> [Do this]
Pull out every line from the listing that has the word "replaced".

> [Source material]
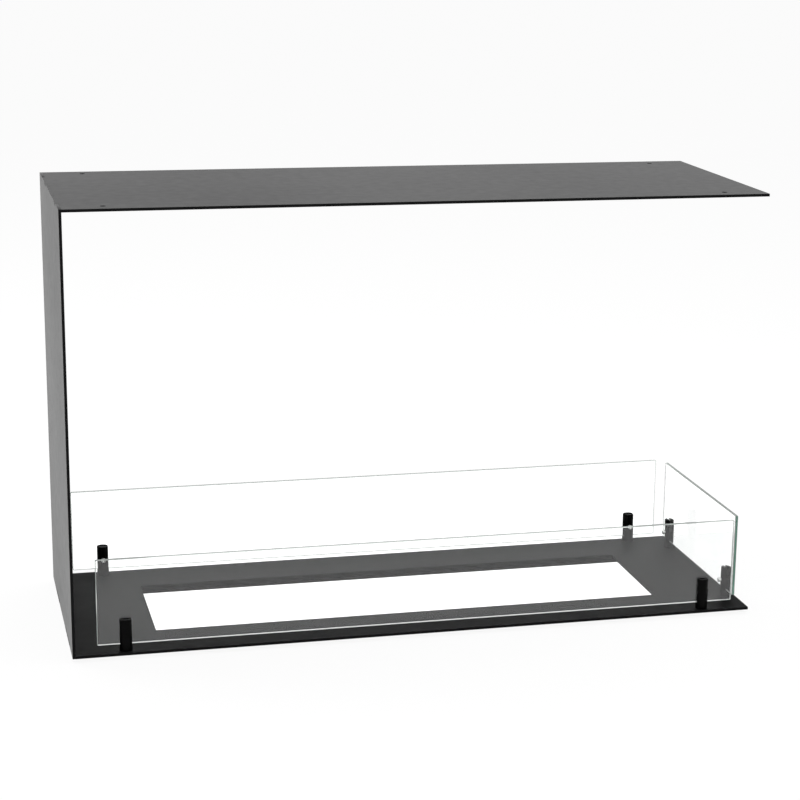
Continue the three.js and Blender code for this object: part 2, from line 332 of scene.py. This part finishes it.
# Across its height the pane is short, so its long edges, top and bottom, show little green; their grey is
# painted shade of the dark base and slots seen down through them. Along its length it is green.
# The arris between an edge and a face is ground only, and white.
long_edge = glass_edge("polished_long_edge_of_float_glass", [(0.3, "#a9b3ae"), (0.7, "#bbc4bf")])
arris = glass_edge("ground_arris_of_float_glass", [(0.3, "#dde6e1"), (0.7, "#eef4f0")])
end_edge = glass_edge("polished_end_edge_of_float_glass", [(0.3, "#6a9f8b"), (0.7, "#82b8a3")])
screw_steel = stainless_screw_steel()
# EPDM rubber, moulded: matt black that never shines.
seat_rubber = soft_material("moulded_epdm_rubber", "#1a1a1a", "#121212", 0.6 * MM, 0.85)
# Natural nylon, turned from rod: milky, waxy white.
tip_nylon = soft_material("natural_nylon", "#e8e5db", "#dedad0", 0.8 * MM, 0.45)

# ---------------------------------------------------------------- pieces


def place_piece(shape, name, finishes, body, replaced):
    """Makes the piece from its bmesh, gives it its materials and lets it ride on its body."""
    mesh = bpy.data.meshes.new(name)
    shape.to_mesh(mesh)
    shape.free()
    for finish in finishes:
        mesh.materials.append(finish)
    piece = bpy.data.objects.new(name, mesh)
    bpy.context.scene.collection.objects.link(piece)
    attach(piece, body)
    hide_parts(*replaced)
    return piece


def solid_of(name):
    """A CAD node's mesh as one closed, merged bmesh of flat faces."""
    shape = bmesh.new()
    shape.from_mesh(frame["nodes"][name].data)
    bmesh.ops.remove_doubles(shape, verts=shape.verts, dist=MERGE_WITHIN)
    bmesh.ops.dissolve_limit(
        shape,
        angle_limit=math.radians(1),
        use_dissolve_boundaries=False,
        verts=shape.verts,
        edges=shape.edges,
    )
    return shape


def round_edges(shape, edges, radius, segments):
    bmesh.ops.bevel(
        shape,
        geom=edges,
        offset=radius,
        offset_type="OFFSET",
        segments=segments,
        profile=0.5,
        affect="EDGES",
        clamp_overlap=True,
        material=-1,
    )


def soften(shape, radius, segments, sharper_than=30):
    """Rounds the edges that turn by more than an angle, and shades what is round as round."""
    edges = [e for e in shape.edges if e.is_manifold and e.calc_face_angle(0) > math.radians(sharper_than)]
    round_edges(shape, edges, radius, segments)
    for face in shape.faces:
        largest_round = LARGEST_ROUND_QUAD if len(face.verts) == 4 else LARGEST_ROUND_FACE
        face.smooth = face.calc_area() < largest_round
    for edge in shape.edges:
        edge.smooth = edge.calc_face_angle(0) < math.radians(32)


def shade_by_angle(shape, degrees):
    for face in shape.faces:
        face.smooth = True
    for edge in shape.edges:
        edge.smooth = edge.calc_face_angle(0) < math.radians(degrees)


def turned(profile):
    """Spins (radius, height) points, from axis to axis, about Z into a closed shape."""
    shape = bmesh.new()
    points = [shape.verts.new((radius, 0, height)) for radius, height in profile]
    edges = [shape.edges.new(pair) for pair in zip(points, points[1:])]
    bmesh.ops.spin(
        shape,
        geom=points + edges,
        cent=(0, 0, 0),
        axis=(0, 0, 1),
        angle=math.tau,
        steps=TURN_STEPS,
        use_merge=True,
    )
    bmesh.ops.remove_doubles(shape, verts=shape.verts, dist=MERGE_WITHIN)
    bmesh.ops.recalc_face_normals(shape, faces=shape.faces)
    return shape


def reshape_ring(shape, radius, new_radius):
    """Moves the points at one radius to a radius that follows their angle about Z."""
    for point in shape.verts:
        flat = point.co.xy
        if abs(flat.length - radius) < MERGE_WITHIN:
            point.co.xy = flat.normalized() * new_radius(math.atan2(flat.y, flat.x))


def knurl(shape, radius):
    """Every other column of a wall sinks in, which leaves straight ridges."""
    column = math.tau / TURN_STEPS
    reshape_ring(shape, radius, lambda turn: radius - KNURL_DEPTH * (round(turn / column) % 2))


def make_hexagon(shape, corner_radius):
    flat = corner_radius * math.cos(math.pi / 6)
    reshape_ring(shape, corner_radius, lambda turn: flat / math.cos(turn % (math.pi / 3) - math.pi / 6))


def thread(radius, low, high, pitch):
    """The ridges of a thread, drawn as rings, from low to high."""
    count = int((high - low) / pitch)
    depth = 0.6 * pitch
    ridges = []
    for turn in range(count):
        foot = low + turn * pitch
        ridges.append((radius - depth, foot + 0.1 * pitch))
        ridges += [(radius, foot + 0.45 * pitch), (radius, foot + 0.6 * pitch)]
    return ridges + [(radius - depth, low + count * pitch)]


def lay_along(shape, at, direction):
    """Moves a shape from the Z axis to its place."""
    turn = Vector((0, 0, 1)).rotation_difference(Vector(direction))
    shape.transform(Matrix.Translation(at) @ turn.to_matrix().to_4x4())


def reach_along(name, at, direction):
    """How far a CAD node reaches from a point along a direction: its nearest and furthest ends."""
    low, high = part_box(name)
    ends = [(Vector(corner) - Vector(at)).dot(Vector(direction)) for corner in (low, high)]
    return min(ends), max(ends)


def clamps():
    """Each clamp's post, a point on its axis and the direction in which it backs out."""
    for joint in frame["record"]["behaviour"]["joints"]:
        if joint["name"].startswith("clamp_turn_"):
            yield joint["name"].removeprefix("clamp_turn_"), joint["pos_m"], joint["axis"]


def add_clamp_screws():
    """M4 cap screws: a knurled head with a hexagon socket, and a threaded shank."""
    for post, at, outwards in clamps():
        name = "clamp_screw_" + post
        tip, end = reach_along(name, at, outwards)
        head = end - CLAMP_HEAD_LENGTH
        profile = [(0, tip), (CLAMP_THREAD - 0.5 * MM, tip)]
        profile += thread(CLAMP_THREAD, tip, head - 0.2 * MM, CLAMP_PITCH)
        profile += [
            (CLAMP_THREAD - 0.1 * MM, head),
            (CLAMP_HEAD - 0.35 * MM, head),
            (CLAMP_HEAD - 0.1 * MM, head + 0.2 * MM),
            (CLAMP_HEAD, head + 0.35 * MM),
            (CLAMP_HEAD, end - 0.75 * MM),
            (CLAMP_HEAD - 0.25 * MM, end - 0.4 * MM),
            (CLAMP_HEAD - 0.45 * MM, end - 0.12 * MM),
            (CLAMP_HEAD - 0.8 * MM, end),
            (HEX_SOCKET + 0.2 * MM, end),
            (HEX_SOCKET, end - 0.15 * MM),
            (HEX_SOCKET, end - 1.9 * MM),
            (0.3 * MM, end - 2.4 * MM),
            (0, end - 2.45 * MM),
        ]
        shape = turned(profile)
        knurl(shape, CLAMP_HEAD)
        make_hexagon(shape, HEX_SOCKET)
        shade_by_angle(shape, 38)
        lay_along(shape, at, outwards)
        place_piece(shape, "cap_screw_" + post, [screw_steel], name, [name])


def add_clamp_tips():
    """Nylon tips, turned, with a slightly domed face to the glass."""
    for post, at, outwards in clamps():
        name = "clamp_pad_" + post
        face, back = reach_along(name, at, outwards)
        profile = [
            (0, face),
            (CLAMP_THREAD - 0.9 * MM, face + 0.05 * MM),
            (CLAMP_THREAD - 0.35 * MM, face + 0.2 * MM),
            (CLAMP_THREAD, face + 0.6 * MM),
            (CLAMP_THREAD, back - 0.2 * MM),
            (CLAMP_THREAD - 0.2 * MM, back),
            (0, back),
        ]
        shape = turned(profile)
        shade_by_angle(shape, 38)
        lay_along(shape, at, outwards)
        place_piece(shape, "nylon_tip_" + post, [tip_nylon], "clamp_tip_" + post, [name])


def add_foot_screws():
    """M5 countersunk screws, their flat heads level with the base's underside."""
    for post in POSTS:
        name = "foot_screw_" + post
        low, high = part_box(name)
        at = ((low[0] + high[0]) / 2, (low[1] + high[1]) / 2, low[2])
        length = high[2] - low[2]
        cone = FOOT_HEAD - FOOT_THREAD
        profile = [
            (0, 1.7 * MM),
            (0.3 * MM, 1.65 * MM),
            (HEX_SOCKET, 1.3 * MM),
            (HEX_SOCKET, 0.12 * MM),
            (HEX_SOCKET + 0.15 * MM, 0),
            (FOOT_HEAD - 0.15 * MM, 0),
            (FOOT_HEAD, 0.12 * MM),
            (FOOT_THREAD, cone + 0.12 * MM),
        ]
        profile += thread(FOOT_THREAD, cone + 0.4 * MM, length, FOOT_PITCH)
        profile += [(FOOT_THREAD - 0.6 * MM, length), (0, length)]
        shape = turned(profile)
        make_hexagon(shape, HEX_SOCKET)
        shade_by_angle(shape, 38)
        lay_along(shape, at, (0, 0, 1))
        place_piece(shape, "countersunk_screw_" + post, [screw_steel], "casing", [name])


def add_seat_pads():
    for post in POSTS:
        shape = solid_of("seat_pad_" + post)
        soften(shape, 0.2 * MM, 2)
        place_piece(shape, "rubber_seat_" + post, [seat_rubber], "casing", ["seat_pad_" + post])


def add_sheet_metal():
    # Laser cut sheet keeps an edge of about 0.2 mm under the coat.
    for name, kind in SHEET_METAL.items():
        shape = solid_of(name)
        soften(shape, 0.2 * MM, 2)
        finish = sheet_finishes[kind]
        place_piece(shape, "coated_" + name, [finish], "casing", [name])


def add_posts():
    for post in POSTS:
        shape = solid_of("post_" + post)
        soften(shape, 0.25 * MM, 2, 35)
        place_piece(shape, "slotted_post_" + post, [black_bar], "casing", ["post_" + post])


def add_panes():
    """Panes with rounded corners and a ground arris, their edges in finishes of their own."""
    finishes = [glass, long_edge, end_edge, arris]
    for name in PANES:
        low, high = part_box(name)
        middle, size = (Vector(low) + Vector(high)) / 2, Vector(high) - Vector(low)
        across = min(range(3), key=lambda axis: size[axis])
        shape = bmesh.new()
        bmesh.ops.create_cube(shape, size=1)
        bmesh.ops.scale(shape, vec=size, verts=shape.verts)
        corners = [e for e in shape.edges if abs((e.verts[0].co - e.verts[1].co)[across]) > 0]
        round_edges(shape, corners, GLASS_CORNER, 8)
        rims = [e for e in shape.edges if e.verts[0].co[across] == e.verts[1].co[across]]
        round_edges(shape, rims, GLASS_ARRIS, 1)
        bmesh.ops.translate(shape, vec=middle, verts=shape.verts)
        for face in shape.faces:
            faces_out = abs(face.normal[across])
            if faces_out > 0.9:
                finish = glass
            elif faces_out > 0.1:
                finish = arris
            else:
                finish = long_edge if abs(face.normal.z) > 0.5 else end_edge
            face.material_index = finishes.index(finish)
        place_piece(shape, "clear_" + name, finishes, name, [name])


add_sheet_metal()
add_posts()
add_panes()
add_clamp_screws()
add_clamp_tips()
add_foot_screws()
add_seat_pads()

# ---------------------------------------------------------------- studio

WHITE_THROUGH_GLASS = 1.42
MIRRORED_SKY = 0.8
OWN_WHITE_OF_FLOOR = 0.9  # the share of what is seen of it; the rest is lit, and keeps the shadow


def maths(tree, operation, source, number):
    return node(tree, "ShaderNodeMath", {"operation": operation, 1: number}, {0: source}).outputs[0]


def background_strength(tree, fill, mirrored, seen_plainly):
    """The background's strength, by how it is met.

    fill is for light on a matt surface, mirrored for what something glossy shows of it, and
    seen_plainly for a direct look. Through the glass it is a little over white, which makes up for
    what the panes mirror away: they look clear on white.
    """
    light = node(tree, "ShaderNodeLightPath").outputs
    matt = maths(tree, "MINIMUM", light["Diffuse Depth"], 1.0)
    glossy = maths(tree, "MULTIPLY", light["Is Glossy Ray"], mirrored)
    plain = maths(tree, "MULTIPLY", light["Is Camera Ray"], seen_plainly)
    glazed = maths(tree, "MULTIPLY", light["Is Transmission Ray"], WHITE_THROUGH_GLASS)
    direct = node(tree, "ShaderNodeMath", {"operation": "MAXIMUM"}, {0: plain, 1: glossy}).outputs[0]
    seen = node(tree, "ShaderNodeMath", {"operation": "MAXIMUM"}, {0: direct, 1: glazed}).outputs[0]
    return node(tree, "ShaderNodeMix", {"data_type": "FLOAT", 3: fill}, {0: matt, 2: seen}).outputs[0]


def add_floor():
    """A white seamless floor, which is white where it is seen and plain where it lights something."""
    made, tree = material("white_matt_vinyl_floor")
    plain = node(tree, "ShaderNodeBsdfDiffuse", {"Color": linear("#f4f4f4")})
    white = node(
        tree,
        "ShaderNodeEmission",
        {"Color": linear("#ffffff")},
        {"Strength": background_strength(tree, 0.0, 1.0, 1.02)},
    )
    seen = node(tree, "ShaderNodeLightPath").outputs["Diffuse Depth"]
    share = spread(tree, seen, (0.0, 1.0), (OWN_WHITE_OF_FLOOR, 0.0))
    mixed = node(
        tree,
        "ShaderNodeMixShader",
        links={0: share, 1: plain.outputs["BSDF"], 2: white.outputs["Emission"]},
    )
    node(tree, "ShaderNodeOutputMaterial", links={"Surface": mixed.outputs["Shader"]})
    shape = bmesh.new()
    bmesh.ops.create_grid(shape, x_segments=1, y_segments=1, size=30)
    mesh = bpy.data.meshes.new("floor")
    shape.to_mesh(mesh)
    shape.free()
    mesh.materials.append(made)
    floor = bpy.data.objects.new("floor", mesh)
    bpy.context.scene.collection.objects.link(floor)


def add_world():
    world = bpy.data.worlds.new("studio")
    world.use_nodes = True
    tree = world.node_tree
    tree.nodes.clear()
    white = node(
        tree,
        "ShaderNodeBackground",
        {"Color": linear("#ffffff")},
        {"Strength": background_strength(tree, 0.5, MIRRORED_SKY, 1.0)},
    )
    node(tree, "ShaderNodeOutputWorld", links={"Surface": white.outputs["Background"]})
    bpy.context.scene.world = world


def add_softbox(name, at, towards, size, watts):
    lamp = bpy.data.lights.new(name, "AREA")
    lamp.shape = "RECTANGLE"
    lamp.size, lamp.size_y = size
    lamp.energy = watts
    holder = bpy.data.objects.new(name, lamp)
    aim = (Vector(towards) - Vector(at)).to_track_quat("-Z", "Y")
    holder.matrix_world = Matrix.Translation(at) @ aim.to_matrix().to_4x4()
    bpy.context.scene.collection.objects.link(holder)


add_floor()
add_world()
add_softbox("overhead_softbox", (0, 0.2, 3.0), (0, 0, 0.3), (3.0, 2.4), 70)
add_softbox("left_softbox", (-2.6, 1.6, 1.6), (0, 0, 0.3), (1.6, 1.6), 25)

scene = bpy.context.scene
scene.view_settings.view_transform = "Standard"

> [Full solution]
def place_piece(shape, name, finishes, body, replaced):
    hide_parts(*replaced)